Two of the four Northrop Grumman MQ-8B
Vertical Take-Off and Landing Tactical Unmanned Aerial Vehicles embarked on board
prepare for deployment, June 2012. (Photograph courtesy of Erik Hildebrandt, Naval Air Systems Command)
Klakring visited Panama City (1–4 August 2010) and then passed through the Panama Canal. The ship put into Oranjestad, Aruba (9–13 August), and Willemstad, Curaçao (14–18 August). She visited Santa Marta, Colombia (19–22 August -- the ship briefly put to sea and held a swim call on 20 August). Klakring visited Cartagena, Colombia (28 August–1 September 2010). The following day she returned to counter-narcotics patrols. The ship reported suspicious air contacts to the Joint Inter Agency Task Force (South) in Miami for evaluation, and dispatched her Seahawk to investigate suspicious ships and boats on a daily basis. The absence of an embarked Coast Guard LEDET, however, prevented Klakring from intercepting suspect vessels. The frigate visited Santo Domingo, Dominican Republic (13–17 September 2010), followed by additional training at Guantánamo Bay through 21 September. Klakring returned to NS Mayport at 1700 on 29 September 2010.

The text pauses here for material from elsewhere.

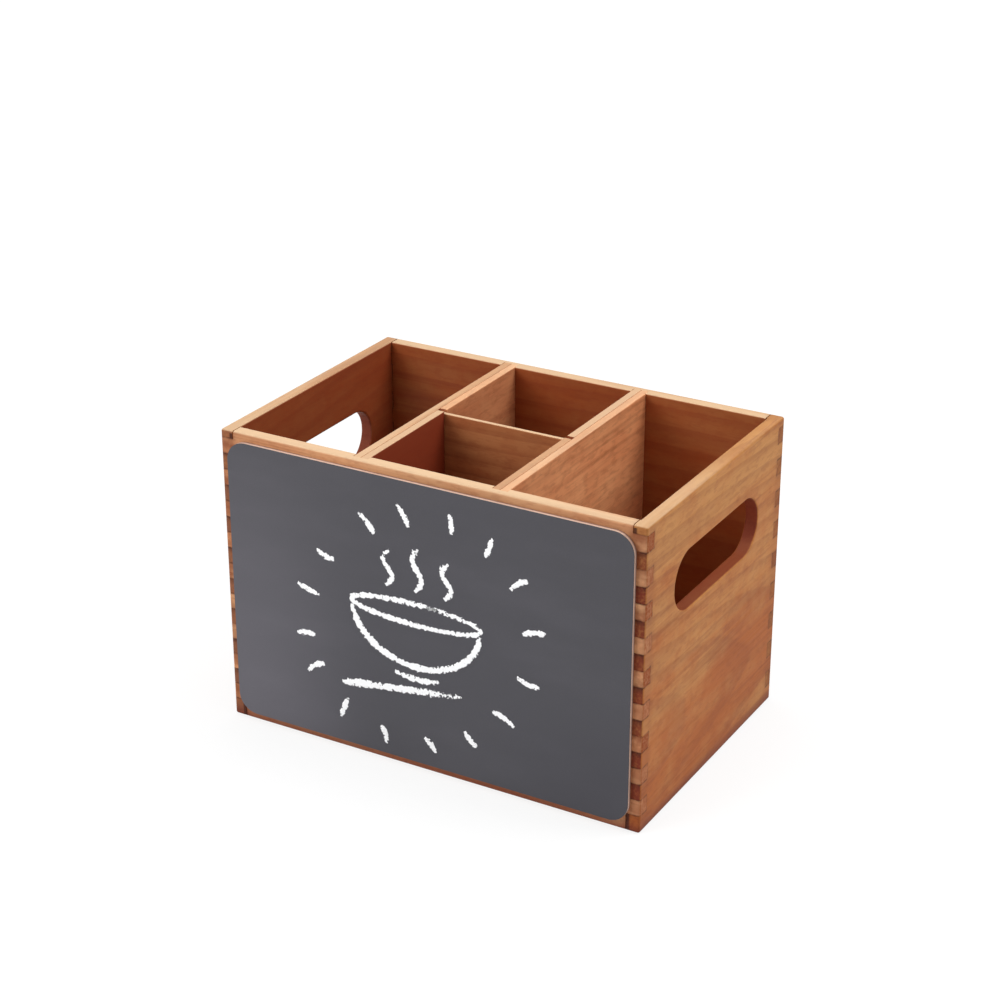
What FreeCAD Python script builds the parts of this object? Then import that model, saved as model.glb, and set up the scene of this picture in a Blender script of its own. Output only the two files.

Klakring operated as an opposing force for Enterprise later in 2010. She completed maintenance in drydock at BAE Shipyard in Jacksonville (8 February–19 April 2011. Comdr. Darrell S. Canady relieved Comdr. Scott M. Smith as the commanding officer on 25 February. Klakring operated as an opposing force for Iwo Jima (7–22 December 2011). The ship took part in a COMPTUEX (late April–early May 2012).
Klakring, with HSL-42 Detachment 2 embarked, sailed from NS Mayport for her final deployment on 29 June 2012. The frigate embarked four Northrop Grumman MQ-8B Fire Scout Vertical Take-Off and Landing Tactical Unmanned Aerial Vehicles to enhance her situational awareness and precision targeting during Intelligence, Surveillance, and Reconnaissance missions. Klakring crossed the equator while en route to the Seychelles (8 September), and returned to Mayport on 1 December 2012.Klakring was decommissioned at Mayport on 22 March 2013.